All in all, I'm not thrilled with this table. It doesn't have the weight I'm looking for, for one thing, which I'm sure is a psychological problem. (Part of this whole competence project, I've realized, is a craving to feel more rooted or grounded or something; I should just wait a few decades and they'll have a pill for that. Or an app.) But it's not bad. Maybe it needs staining to bring its disparate parts together.



Or maybe I should pretend it's a high-fashion model. The legs have that kind of ultra-skinny catwalk look. Except with the knock-kneed cutesiness of a Care Bear.

Wednesday, May 21, 2014

The Competence Project, Middle Ground

A little over a year ago I started work on these two tables. I talked myself into thinking the one on the right was like a man standing wide-legged and dominant, but with a delicate top; and the other was a woman with a leg kicked out and a grounded, authoritative weight for the top. Gender role reversal. Except actually I was just at a workshop trying to figure out how to make a stool and these were the result of screwing around.
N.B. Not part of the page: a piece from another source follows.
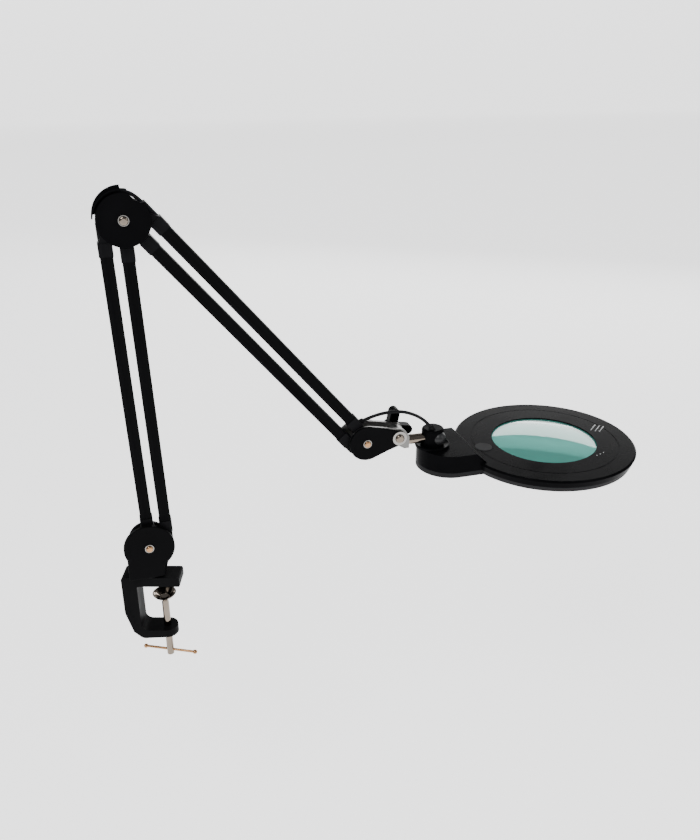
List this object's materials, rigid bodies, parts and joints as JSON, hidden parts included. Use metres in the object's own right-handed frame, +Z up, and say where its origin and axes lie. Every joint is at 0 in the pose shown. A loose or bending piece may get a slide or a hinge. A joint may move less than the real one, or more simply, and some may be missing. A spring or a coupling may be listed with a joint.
{
  "type": "magnifying lamp",
  "caption": "Clamp-mounted magnifying lamp with a round glass lens in a lit ring head on a sprung parallelogram arm.",
  "frame": {"origin": "on the underside of the top clamp jaw, under the axis that the arm swivels on", "axes": "+X from the arm towards the lens, +Y away from the side with the covers, +Z up"},
  "size_m": [0.6144, 0.2138, 0.5309],
  "materials": {
    "black_paint": "satin",
    "cast_black": "satin",
    "zinc": "satin",
    "steel": "satin",
    "nickel": "polished",
    "brass": "polished",
    "black_plastic": "gloss",
    "matte_black": "matte",
    "fitting": "matte",
    "rubber": "matte",
    "lens_glass": "polished",
    "diffuser_white": "matte",
    "board": "matte",
    "chip": "gloss",
    "lead_jacket": "matte"
  },
  "bodies": {
    "clamp": {"clamp_frame": "cast_black", "swivel_bush": "matte_black"},
    "pad": {"saucer_pad": "nickel"},
    "screw": {"clamp_screw": "nickel"},
    "bar": {"tommy_bar": "brass"},
    "base": {"base_yoke": "cast_black", "swivel_pin": "steel", "base_cover_front": "black_paint", "base_cover_rear": "black_paint", "base_pivot_pins": "steel", "base_fasteners": "steel", "base_bolt": "brass"},
    "lower_outer": {"lower_outer_tube": "black_paint", "lower_outer_ends": "fitting"},
    "lower_inner": {"lower_inner_tube": "black_paint", "lower_inner_ends": "fitting", "lower_spring": "steel", "lower_spring_rods": "steel"},
    "elbow": {"elbow_plates": "zinc", "elbow_cover": "black_plastic", "elbow_shell": "black_plastic", "elbow_pivot_pins": "steel", "elbow_fasteners": "steel", "elbow_bolt": "nickel", "elbow_lead": "lead_jacket"},
    "upper_outer": {"upper_outer_tube": "black_paint", "upper_outer_ends": "fitting"},
    "upper_inner": {"upper_inner_tube": "black_paint", "upper_inner_ends": "fitting", "upper_spring": "steel", "upper_spring_rods": "steel"},
    "wrist": {"wrist_plates": "zinc", "wrist_covers": "black_paint", "wrist_pivot_pins": "steel", "wrist_fasteners": "steel", "wrist_bolt": "brass", "tilt_bolt": "nickel", "tilt_washers": "steel", "wrist_lead": "lead_jacket"},
    "knob": {"tilt_knob": "black_plastic", "knob_insert": "brass"},
    "tilt": {"tilt_block": "zinc", "stem": "nickel"},
    "hub": {"hub_body": "black_plastic", "hub_cap": "black_plastic", "lead_gland": "rubber", "head_bolt": "steel"},
    "head": {"head_upper": "black_plastic", "head_lower": "matte_black", "case_screws": "steel", "lens": "lens_glass", "lens_gasket": "rubber", "lens_retainer": "matte_black", "diffuser": "diffuser_white", "led_board": "board", "led_chips": "chip", "power_switch": "matte_black", "driver_board": "board", "neck_collar": "black_plastic"},
    "button": {"power_button": "matte_black"}
  },
  "joints": [
    {"name": "base_swivel", "type": "hinge", "parent": "clamp", "child": "base", "pos_m": [0, 0, 0.012], "axis": [0, 0, 1], "range_deg": [-170, 170]},
    {"name": "lower_arm", "type": "hinge", "parent": "base", "child": "lower_outer", "pos_m": [0.00477, 0, 0.06215], "axis": [0, 1, 0], "range_deg": [-12, 60]},
    {"name": "lower_link", "type": "hinge", "parent": "base", "child": "lower_inner", "pos_m": [0.02016, 0, 0.0561], "axis": [0, 1, 0], "range_deg": [-12, 60]},
    {"name": "elbow_level", "type": "hinge", "parent": "lower_outer", "child": "elbow", "pos_m": [-0.00489, 0, 0.3876], "axis": [0, 1, 0], "range_deg": [-60, 12]},
    {"name": "upper_arm", "type": "hinge", "parent": "elbow", "child": "upper_outer", "pos_m": [0.03027, 0, 0.40094], "axis": [0, 1, 0], "range_deg": [-60, 10], "deforming": ["elbow_lead"]},
    {"name": "upper_link", "type": "hinge", "parent": "elbow", "child": "upper_inner", "pos_m": [0.02275, 0, 0.38622], "axis": [0, 1, 0], "range_deg": [-60, 10]},
    {"name": "wrist_level", "type": "hinge", "parent": "upper_outer", "child": "wrist", "pos_m": [0.23869, 0, 0.15079], "axis": [0, 1, 0], "range_deg": [-10, 60]},
    {"name": "head_tilt", "type": "hinge", "parent": "wrist", "child": "tilt", "pos_m": [0.2833, 0, 0.1447], "axis": [0, 1, 0], "range_deg": [-70, 60], "deforming": ["wrist_lead"]},
    {"name": "knob_turn", "type": "hinge", "parent": "wrist", "child": "knob", "pos_m": [0.2833, 0, 0.1447], "axis": [0, 1, 0], "continuous": true},
    {"name": "stem_roll", "type": "hinge", "parent": "tilt", "child": "hub", "pos_m": [0.316, 0, 0.1357], "axis": [1, 0, 0], "range_deg": [-60, 60]},
    {"name": "head_swivel", "type": "hinge", "parent": "hub", "child": "head", "pos_m": [0.328, 0, 0.125], "axis": [0, 0, 1], "range_deg": [-45, 45]},
    {"name": "clamp_feed", "type": "slide", "parent": "clamp", "child": "pad", "axis": [0, 0, 1], "range_m": [-0.0251, 0.0151]},
    {"name": "screw_spin", "type": "hinge", "parent": "pad", "child": "screw", "pos_m": [0.01057, -0.00303, -0.06], "axis": [0, 0, 1], "range_deg": [-7200, 4320]},
    {"name": "bar_slide", "type": "slide", "parent": "screw", "child": "bar", "axis": [0.8988, -0.4384, 0], "range_m": [-0.023, 0.023]},
    {"name": "button_press", "type": "slide", "parent": "head", "child": "button", "axis": [0, 0, -1], "range_m": [0, 0.0015], "stiffness_N_per_m": 600, "springref_m": -0.0005}
  ],
  "couplings": [
    {"joint": "lower_link", "follows": "lower_arm", "ratio": 1},
    {"joint": "elbow_level", "follows": "lower_arm", "ratio": -1},
    {"joint": "upper_link", "follows": "upper_arm", "ratio": 1},
    {"joint": "wrist_level", "follows": "upper_arm", "ratio": -1},
    {"joint": "clamp_feed", "follows": "screw_spin", "m_per_rad": 0.00019894}
  ]
}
I really fell in love with the trunk slab, which is a chunk of maple that the teacher had found cast off in scrap at a local sawmill. If I weren't such a crappy photographer you could see the deep saw marks on its top.



It took about five months for me to finish the maple table. Because I have a job and kids and really important stuff like my novel and memoir and loads of essays to finish and peaches and tomatoes to can and even more important stuff like making sure I never miss out when a new season of Doctor Who is released. Also my husband had to buy me an orbital sander for my birthday, which allowed me to see what that slab of maple actually looked like.



I am totally in love with this table but leave further commentary to your own imagination. It makes life worth living. I've shown my love for it by already marking it with my 5 a.m. coffee cup. Oops.